A GNSS paper gives a flavour of the complexity of the issue: “The application at the heart of the GTSPF [Galileo Time Service Prototype Facility] has, at its core, software containing innovative, complex and unique algorithms.

“The most sophisticated technical development is focused around two elements which contain the complex mathematics used to provide the time service.

“The first element is a composite clock to establish a highly accurate and stable virtual timescale using the input of an unlimited number of atomic clocks.

“The second element contains prediction and steering algorithms which generate the steering corrections needed to maintain a highly aligned and stable Galileo system time.
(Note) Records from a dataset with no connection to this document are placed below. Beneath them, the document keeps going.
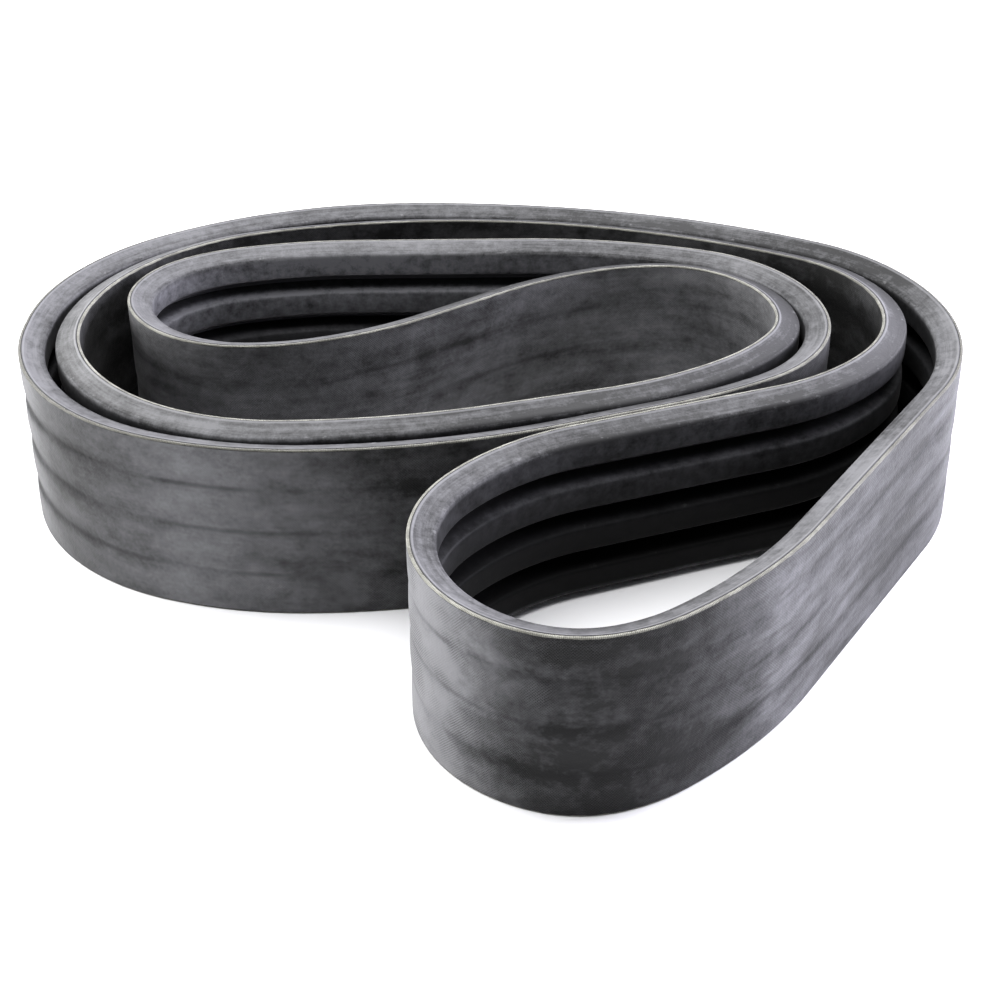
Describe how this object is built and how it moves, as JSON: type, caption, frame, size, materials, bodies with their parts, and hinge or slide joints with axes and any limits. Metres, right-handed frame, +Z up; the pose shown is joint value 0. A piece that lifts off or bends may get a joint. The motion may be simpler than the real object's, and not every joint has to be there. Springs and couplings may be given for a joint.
{
  "type": "v belt",
  "caption": "Banded V-belt: endless flat-backed rubber band with tapered ribs side by side, standing on its edge in a loose storage coil.",
  "frame": {"origin": "centre of the coil's bounding box, on the surface that it stands on", "axes": "+Z up across the belt's width, +X along the coil's longer side, +Y towards the back of the coil, away from the loop that stands out in front"},
  "size_m": [0.5268, 0.4902, 0.0984],
  "materials": {
    "back_fabric": "matt woven, dusty",
    "jacket_fabric": "satin, rubbed",
    "soft_rubber": "matt",
    "cord": "twisted fibre",
    "gum_rubber": "matt",
    "core_rubber": "matt"
  },
  "bodies": {
    "root": {"tie_band_outer_ply": "back_fabric", "tie_band_skim_rubber": "soft_rubber", "tie_band_inner_ply": "jacket_fabric", "rib_1_jacket": "jacket_fabric", "rib_1_cushion_rubber": "soft_rubber", "rib_1_tensile_cords": "cord", "rib_1_adhesion_gum": "gum_rubber", "rib_1_core_rubber": "core_rubber", "rib_2_jacket": "jacket_fabric", "rib_2_cushion_rubber": "soft_rubber", "rib_2_tensile_cords": "cord", "rib_2_adhesion_gum": "gum_rubber", "rib_2_core_rubber": "core_rubber", "rib_3_jacket": "jacket_fabric", "rib_3_cushion_rubber": "soft_rubber", "rib_3_tensile_cords": "cord", "rib_3_adhesion_gum": "gum_rubber", "rib_3_core_rubber": "core_rubber", "rib_4_jacket": "jacket_fabric", "rib_4_cushion_rubber": "soft_rubber", "rib_4_tensile_cords": "cord", "rib_4_adhesion_gum": "gum_rubber", "rib_4_core_rubber": "core_rubber"}
  },
  "joints": []
}
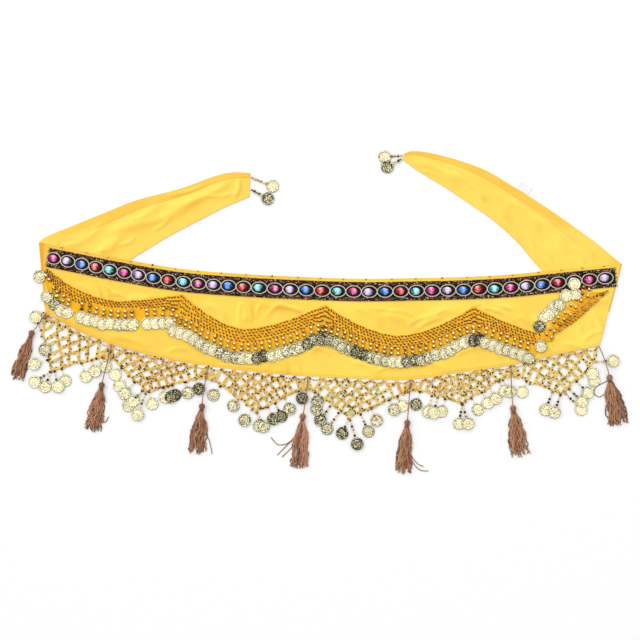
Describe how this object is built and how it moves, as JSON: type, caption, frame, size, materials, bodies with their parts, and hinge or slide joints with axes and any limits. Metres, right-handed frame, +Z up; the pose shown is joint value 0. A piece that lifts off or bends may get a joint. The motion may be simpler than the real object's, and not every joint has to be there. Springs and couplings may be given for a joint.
{
  "type": "belly dance hip scarf",
  "caption": "Flat-laid crescent hip scarf with two ties, a gem ribbon, a scalloped crochet band with coins, a pointed net fringe with coins, and tassels.",
  "frame": {"origin": "middle of the whole outline, on the surface the scarf lies on", "axes": "+X along the scarf from its left fold to its right fold, +Y from the fringe towards the ties, +Z up off the surface"},
  "size_m": [0.9869, 0.516, 0.0093],
  "materials": {
    "cloth": "soft matt woven cotton",
    "crochet": "matt crochet cotton",
    "net_yarn": "slightly glossy yarn",
    "gem_ribbon": "woven jacquard with metallic thread",
    "gems": "faceted acrylic gems",
    "coins": "stamped pale gold coins and beads",
    "tassel_thread": "matt brown thread",
    "label": "plain white label"
  },
  "bodies": {
    "root": {"panel": "cloth", "tie_left": "cloth", "tie_right": "cloth", "gem_ribbon": "gem_ribbon", "crochet_band": "crochet", "crochet_band_turned": "crochet", "band_coins": "coins", "band_coins_turned": "coins", "tip_drops_left": "coins", "tip_drops_right": "coins", "label": "label", "net_1": "net_yarn", "net_coins_1": "coins", "net_2": "net_yarn", "net_coins_2": "coins", "net_3": "net_yarn", "net_coins_3": "coins", "net_4": "net_yarn", "net_coins_4": "coins", "net_5": "net_yarn", "net_coins_5": "coins", "net_6": "net_yarn", "net_coins_6": "coins", "tassel_1": "tassel_thread", "tassel_2": "tassel_thread", "tassel_3": "tassel_thread", "tassel_4": "tassel_thread", "tassel_5": "tassel_thread", "tassel_6": "tassel_thread", "tassel_7": "tassel_thread"}
  },
  "joints": []
}
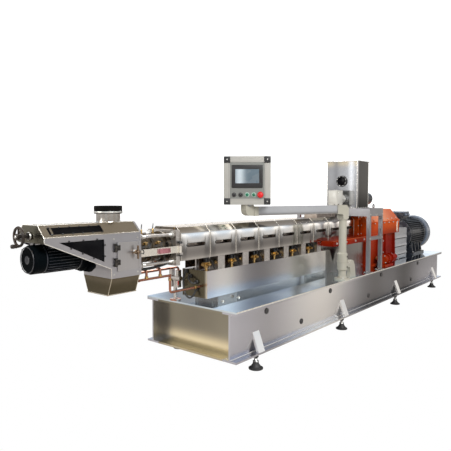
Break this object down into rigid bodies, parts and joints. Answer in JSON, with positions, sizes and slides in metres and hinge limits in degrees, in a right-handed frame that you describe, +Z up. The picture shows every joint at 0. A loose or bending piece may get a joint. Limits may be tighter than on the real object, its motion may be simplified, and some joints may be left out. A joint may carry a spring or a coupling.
{
  "type": "twin-screw food extruder",
  "caption": "Twin-screw extruder on a skid base: covered barrel, gearbox and motor, screw-fed hopper, hinged die-face cutter hood with chute, and a swinging operator panel.",
  "frame": {"origin": "on the floor, below the deck's centre and in the vertical plane between the two screws", "axes": "+X from the cutter to the main motor, +Y from the operator's side to the rear, +Z up"},
  "size_m": [5.1743, 0.7599, 1.373],
  "materials": {
    "frame_steel": "brushed satin stainless",
    "deck_steel": "mirror-like cold-rolled stainless",
    "brace_steel": "pale satin",
    "foot_black": "black pads, zinc stems",
    "cast_steel": "machined",
    "die_dark": "oiled black",
    "cover_sheet": "satin mirror",
    "hood_sheet": "satin",
    "chute_sheet": "glossy",
    "chrome": "polished",
    "brass": "cast",
    "copper": "dull copper",
    "cable_black": "satin",
    "gear_red": "gloss dark red",
    "gear_orange": "gloss orange",
    "guard_white": "satin white",
    "motor_dark": "satin blue-black",
    "cowl_blue": "satin grey-blue",
    "hopper_sheet": "mirror",
    "outlet_white": "satin grey-white",
    "arm_grey": "satin",
    "post_beige": "satin",
    "panel_alu": "anodised",
    "stop_red": "gloss",
    "button_green": "gloss",
    "knob_black": "matt",
    "wheel_black": "satin bakelite"
  },
  "bodies": {
    "frame": {"front_beam": "frame_steel", "rear_beam": "frame_steel", "cross_beams": "frame_steel", "deck_plate": "deck_steel", "foot_brackets": "brace_steel", "levelling_feet": "foot_black", "support_beam": "frame_steel", "pedestals": "frame_steel", "barrel_saddles": "cast_steel", "barrel_segments": "cast_steel", "feed_port": "cast_steel", "head_frame": "cast_steel", "die_head": "die_dark", "head_plate": "hood_sheet", "solenoid_valves": "brass", "water_pipes": "copper", "cables": "cable_black", "gearbox_base": "gear_red", "gearbox_cover": "gear_orange", "gearbox_lantern": "gear_red", "gearbox_fittings": "gear_red", "coupling_guard": "guard_white", "main_motor": "motor_dark", "motor_cowl": "cowl_blue", "feeder_stand": "frame_steel", "feed_hopper": "hopper_sheet", "feeder_outlet": "outlet_white", "feeder_motor": "motor_dark", "panel_post": "post_beige"},
    "motor_shaft": {"motor_shaft": "cast_steel"},
    "screw_front": {"screw_front": "cast_steel"},
    "screw_rear": {"screw_rear": "cast_steel"},
    "rear_covers": {"rear_covers": "cover_sheet"},
    "feed_screw": {"feed_screw": "cast_steel"},
    "swing_arm": {"swing_arm": "arm_grey"},
    "panel": {"panel_box": "panel_alu"},
    "emergency_stop": {"emergency_stop": "stop_red"},
    "push_button_1": {"push_button_1": "button_green"},
    "push_button_2": {"push_button_2": "button_green"},
    "selector_1": {"selector_1": "knob_black"},
    "selector_2": {"selector_2": "knob_black"},
    "hood": {"cutter_hood": "hood_sheet", "cutter_chute": "chute_sheet", "exhaust_collar": "chrome"},
    "hood_door": {"hood_door": "hood_sheet"},
    "door_latch": {"door_latch": "cast_steel"},
    "handwheel": {"handwheel": "wheel_black"},
    "cutter_motor": {"cutter_motor": "motor_dark"},
    "knife_head": {"knife_head": "cast_steel"},
    "clamp_bar": {"clamp_bar": "cast_steel"},
    "barrel_cover_1": {"barrel_cover_1": "cover_sheet"},
    "barrel_cover_2": {"barrel_cover_2": "cover_sheet"},
    "barrel_cover_3": {"barrel_cover_3": "cover_sheet"},
    "barrel_cover_4": {"barrel_cover_4": "cover_sheet"},
    "barrel_cover_5": {"barrel_cover_5": "cover_sheet"},
    "barrel_cover_6": {"barrel_cover_6": "cover_sheet"},
    "barrel_cover_7": {"barrel_cover_7": "cover_sheet"},
    "barrel_cover_8": {"barrel_cover_8": "cover_sheet"},
    "barrel_cover_9": {"barrel_cover_9": "cover_sheet"}
  },
  "joints": [
    {"name": "motor_spin", "type": "hinge", "parent": "frame", "child": "motor_shaft", "pos_m": [1.42, 0, 0.62], "axis": [1, 0, 0], "continuous": true},
    {"name": "screw_front_spin", "type": "hinge", "parent": "frame", "child": "screw_front", "pos_m": [0, -0.026, 0.77], "axis": [1, 0, 0], "continuous": true},
    {"name": "screw_rear_spin", "type": "hinge", "parent": "frame", "child": "screw_rear", "pos_m": [0, 0.026, 0.77], "axis": [1, 0, 0], "continuous": true},
    {"name": "cover_1_pull", "type": "slide", "parent": "frame", "child": "barrel_cover_1", "axis": [0, -1, 0], "range_m": [0, 0.13]},
    {"name": "cover_2_pull", "type": "slide", "parent": "frame", "child": "barrel_cover_2", "axis": [0, -1, 0], "range_m": [0, 0.13]},
    {"name": "cover_3_pull", "type": "slide", "parent": "frame", "child": "barrel_cover_3", "axis": [0, -1, 0], "range_m": [0, 0.13]},
    {"name": "cover_4_pull", "type": "slide", "parent": "frame", "child": "barrel_cover_4", "axis": [0, -1, 0], "range_m": [0, 0.13]},
    {"name": "cover_5_pull", "type": "slide", "parent": "frame", "child": "barrel_cover_5", "axis": [0, -1, 0], "range_m": [0, 0.13]},
    {"name": "cover_6_pull", "type": "slide", "parent": "frame", "child": "barrel_cover_6", "axis": [0, -1, 0], "range_m": [0, 0.13]},
    {"name": "cover_7_pull", "type": "slide", "parent": "frame", "child": "barrel_cover_7", "axis": [0, -1, 0], "range_m": [0, 0.13]},
    {"name": "cover_8_pull", "type": "slide", "parent": "frame", "child": "barrel_cover_8", "axis": [0, -1, 0], "range_m": [0, 0.13]},
    {"name": "cover_9_pull", "type": "slide", "parent": "frame", "child": "barrel_cover_9", "axis": [0, -1, 0], "range_m": [0, 0.13]},
    {"name": "rear_covers_pull", "type": "slide", "parent": "frame", "child": "rear_covers", "axis": [0, 1, 0], "range_m": [0, 0.13]},
    {"name": "feed_screw_spin", "type": "hinge", "parent": "frame", "child": "feed_screw", "pos_m": [0, -0.077, 1.035], "axis": [1, 0, 0], "continuous": true},
    {"name": "arm_swing", "type": "hinge", "parent": "frame", "child": "swing_arm", "pos_m": [-0.55, -0.325, 0.9], "axis": [0, 0, 1], "range_deg": [-60, 120]},
    {"name": "panel_swivel", "type": "hinge", "parent": "swing_arm", "child": "panel", "pos_m": [-1.48426, -0.08338, 1], "axis": [0, 0, 1], "range_deg": [-90, 90]},
    {"name": "emergency_stop_press", "type": "slide", "parent": "panel", "child": "emergency_stop", "axis": [0.809, 0.5878, 0], "range_m": [0, 0.004], "stiffness_N_per_m": 400},
    {"name": "push_button_1_press", "type": "slide", "parent": "panel", "child": "push_button_1", "axis": [0.809, 0.5878, 0], "range_m": [0, 0.003], "stiffness_N_per_m": 300},
    {"name": "push_button_2_press", "type": "slide", "parent": "panel", "child": "push_button_2", "axis": [0.809, 0.5878, 0], "range_m": [0, 0.003], "stiffness_N_per_m": 300},
    {"name": "selector_1_turn", "type": "hinge", "parent": "panel", "child": "selector_1", "pos_m": [-1.57585, -0.04239, 1.066], "axis": [-0.809, -0.5878, 0], "range_deg": [-45, 45]},
    {"name": "selector_2_turn", "type": "hinge", "parent": "panel", "child": "selector_2", "pos_m": [-1.55028, -0.07758, 1.066], "axis": [-0.809, -0.5878, 0], "range_deg": [-45, 45]},
    {"name": "hood_swing", "type": "hinge", "parent": "frame", "child": "hood", "pos_m": [-2.449, 0.13, 0.75], "axis": [0, 0, 1], "range_deg": [-100, 0]},
    {"name": "door_swing", "type": "hinge", "parent": "hood", "child": "hood_door", "pos_m": [-2.6033, -0.1243, 0.75], "axis": [0, 0, 1], "range_deg": [-110, 0]},
    {"name": "latch_turn", "type": "hinge", "parent": "hood_door", "child": "door_latch", "pos_m": [-2.4803, -0.12, 0.772], "axis": [0, 1, 0], "range_deg": [0, 90]},
    {"name": "handwheel_turn", "type": "hinge", "parent": "hood", "child": "handwheel", "pos_m": [-3.03, 0, 0.877], "axis": [1, 0, 0], "range_deg": [0, 1440]},
    {"name": "knife_advance", "type": "slide", "parent": "hood", "child": "cutter_motor", "axis": [-1, 0, 0], "range_m": [0, 0.02]},
    {"name": "knife_spin", "type": "hinge", "parent": "cutter_motor", "child": "knife_head", "pos_m": [-2.46, 0, 0.77], "axis": [1, 0, 0], "continuous": true},
    {"name": "clamp_swing", "type": "hinge", "parent": "frame", "child": "clamp_bar", "pos_m": [-2.166, -0.128, 0.76], "axis": [0, 0, 1], "range_deg": [0, 90]}
  ],
  "couplings": [
    {"joint": "screw_front_spin", "follows": "motor_spin", "ratio": 0.25},
    {"joint": "screw_rear_spin", "follows": "motor_spin", "ratio": 0.25},
    {"joint": "handwheel_turn", "follows": "knife_advance", "rad_per_m": 1256.6}
  ]
}
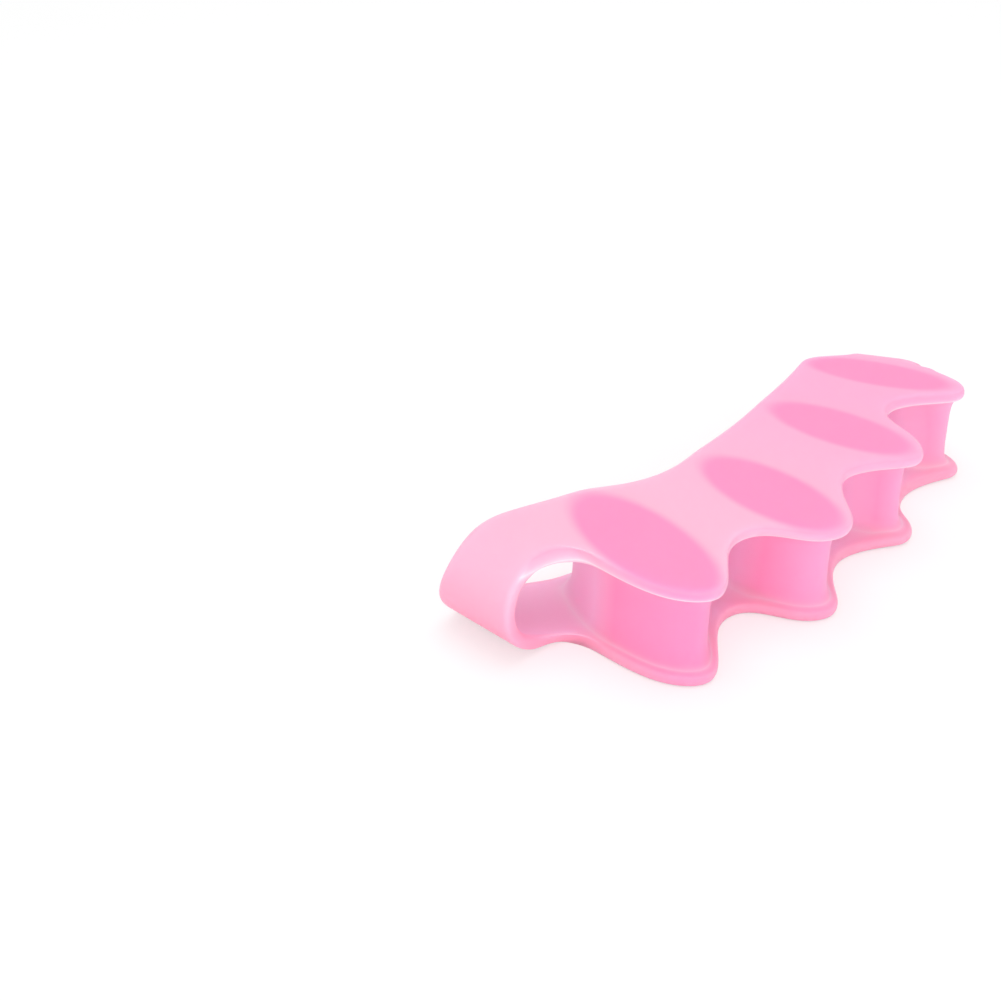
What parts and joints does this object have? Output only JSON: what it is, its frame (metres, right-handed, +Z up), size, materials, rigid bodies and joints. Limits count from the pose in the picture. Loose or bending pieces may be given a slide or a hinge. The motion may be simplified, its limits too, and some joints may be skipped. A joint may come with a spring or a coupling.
{
  "type": "toe separator",
  "caption": "Soft gel toe separator moulded in one piece: a scalloped upper and lower plate joined by oval posts, with a closed loop at each end.",
  "frame": {"origin": "middle of the bounding box at floor height, where the lower plate lies on the surface", "axes": "+X along the row of toes from the big toe's loop towards the small toe's loop, -Y towards the scalloped front edge, +Z up from the lower plate to the upper plate"},
  "size_m": [0.1178, 0.0508, 0.0192],
  "materials": {
    "gel": "smooth translucent pink silicone gel with a soft gloss"
  },
  "bodies": {
    "root": {"toe_separator": "gel"}
  },
  "joints": []
}
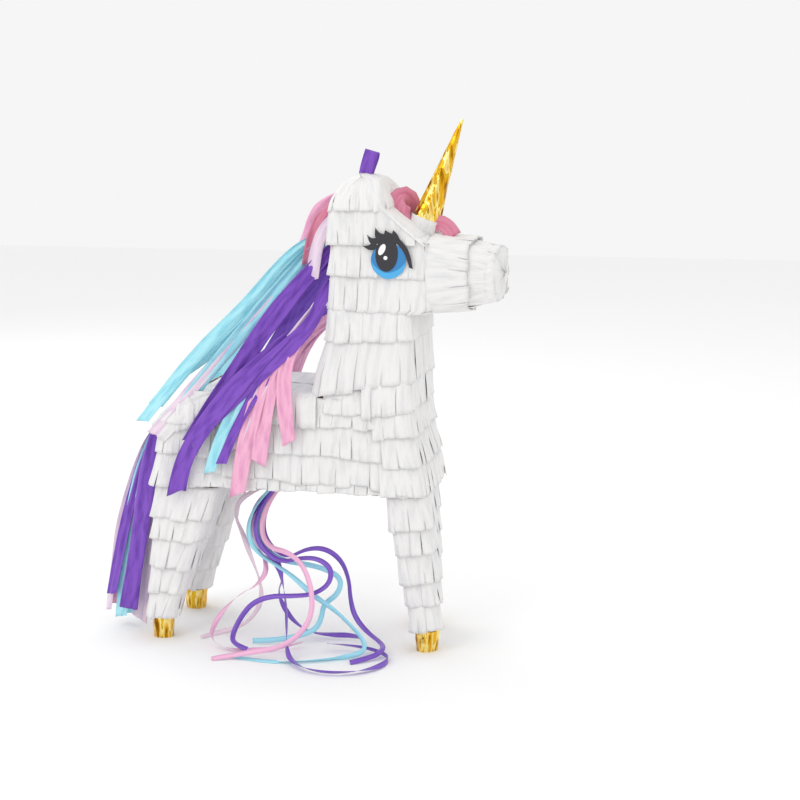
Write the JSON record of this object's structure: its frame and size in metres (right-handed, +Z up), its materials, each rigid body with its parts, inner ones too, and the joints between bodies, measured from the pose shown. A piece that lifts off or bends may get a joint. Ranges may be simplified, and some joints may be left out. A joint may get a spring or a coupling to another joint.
{
  "type": "pinata",
  "caption": "Standing unicorn pinata: fringed card body on four legs, hanging loop, hinged fill door and a belly flap with pull ribbons",
  "frame": {"origin": "on the floor under the middle of the box round the animal, the loose pull ribbons left out", "axes": "+X is the way the animal faces, +Y its left side, +Z up from the floor to the tip of the horn"},
  "size_m": [0.3921, 0.1953, 0.4903],
  "materials": {
    "white_crepe": "white crepe paper, cut into fringe and glued in rows",
    "gold_foil": "crumpled gold foil",
    "stick_wood": "plain round stick",
    "purple_crepe": "purple crepe paper",
    "blue_crepe": "light blue crepe paper",
    "pink_crepe": "pink crepe paper",
    "eye_print": "printed paper sticker",
    "paper_tape": "paper tape",
    "kraft_card": "brown corrugated card"
  },
  "bodies": {
    "body": {"side_panel_right": "kraft_card", "side_panel_left": "kraft_card", "nape_strip": "kraft_card", "back_strip": "kraft_card", "rump_strip": "kraft_card", "belly_strip": "kraft_card", "chest_strip": "kraft_card", "face_strip": "kraft_card", "forehead_strip": "kraft_card", "crown_cap": "kraft_card", "hanging_stick": "stick_wood", "hanging_loop": "purple_crepe", "muzzle_tube": "kraft_card", "muzzle_lid": "kraft_card", "fringe_muzzle": "white_crepe", "front_leg_right": "kraft_card", "front_hoof_right": "gold_foil", "fringe_front_leg_right": "white_crepe", "front_leg_left": "kraft_card", "front_hoof_left": "gold_foil", "fringe_front_leg_left": "white_crepe", "hind_leg_right": "kraft_card", "hind_hoof_right": "gold_foil", "fringe_hind_leg_right": "white_crepe", "hind_leg_left": "kraft_card", "hind_hoof_left": "gold_foil", "fringe_hind_leg_left": "white_crepe", "horn_foil": "gold_foil", "horn_cone": "kraft_card", "horn_collar": "white_crepe", "forelock_ribbon": "pink_crepe", "eye_right": "eye_print", "eye_left": "eye_print", "flap_hinge_tape": "paper_tape", "door_hinge_tape": "paper_tape", "fringe_torso": "white_crepe", "fringe_neck": "white_crepe", "fringe_head": "white_crepe", "mane_blue": "blue_crepe", "mane_purple": "purple_crepe", "mane_pink": "pink_crepe", "mane_left": "purple_crepe", "mane_tuft": "pink_crepe", "tail_purple": "purple_crepe", "tail_blue": "blue_crepe", "tail_pink": "pink_crepe", "pull_ribbon_1": "blue_crepe", "pull_ribbon_2": "purple_crepe", "pull_ribbon_3": "pink_crepe", "pull_ribbon_4": "purple_crepe", "pull_ribbon_5": "blue_crepe", "pull_ribbon_6": "purple_crepe", "pull_ribbon_7": "pink_crepe", "pull_ribbon_8": "purple_crepe", "pull_ribbon_9": "pink_crepe"},
    "flap": {"release_flap": "kraft_card", "fringe_release_flap": "white_crepe", "ribbon_tab": "kraft_card"},
    "door": {"fill_door": "kraft_card", "fringe_fill_door": "white_crepe"}
  },
  "joints": [
    {"name": "release_flap_hinge", "type": "hinge", "parent": "body", "child": "flap", "pos_m": [0.0363, 0, 0.1508], "axis": [0, -1, 0], "range_deg": [0, 90], "deforming": ["pull_ribbon_1", "pull_ribbon_2", "pull_ribbon_3", "pull_ribbon_4", "pull_ribbon_5", "pull_ribbon_6", "pull_ribbon_7", "pull_ribbon_8", "pull_ribbon_9"]},
    {"name": "fill_door_hinge", "type": "hinge", "parent": "body", "child": "door", "pos_m": [0.069, 0.0613, 0.23], "axis": [1, 0, 0], "range_deg": [0, 110]}
  ]
}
Both these elements incorporate state-of-the-art Kalman filter-based algorithms, whose development has pushed beyond that which was previously possible.”

It is somewhere here, sources suggest, that things have gone awry in the code base.

Explaining the Chaos: Lessons from the Commercial Sector?

Irrespective of the complexity of the problem, when it comes to updating users, some would argue that the agencies could learn a thing or two from the commercial sector: a recent Cloudflare outage that took down chunks of the internet resulted in the CEO calling swathes of customers and press personally within 30 minutes of the outage to explain efforts to resolve it. A detailed post-mortem was published days after that.

The hyperscale cloud providers also – to mixed degrees – publish detailed analyses of issues as they unfold, the efforts made to resolve them, and post mortems thereafter. Any institutional embarrassment about the outage, or warts-and-all revelations –  “it’s using what software?” – as a result are typically offset by the appreciation with which such transparency is greeted by customers.

Whether the EU will take heed of that approach, and when a fix is likely remain open questions. There will be some work to do to reassure commercial customers ahead of full system launch in 2020 however.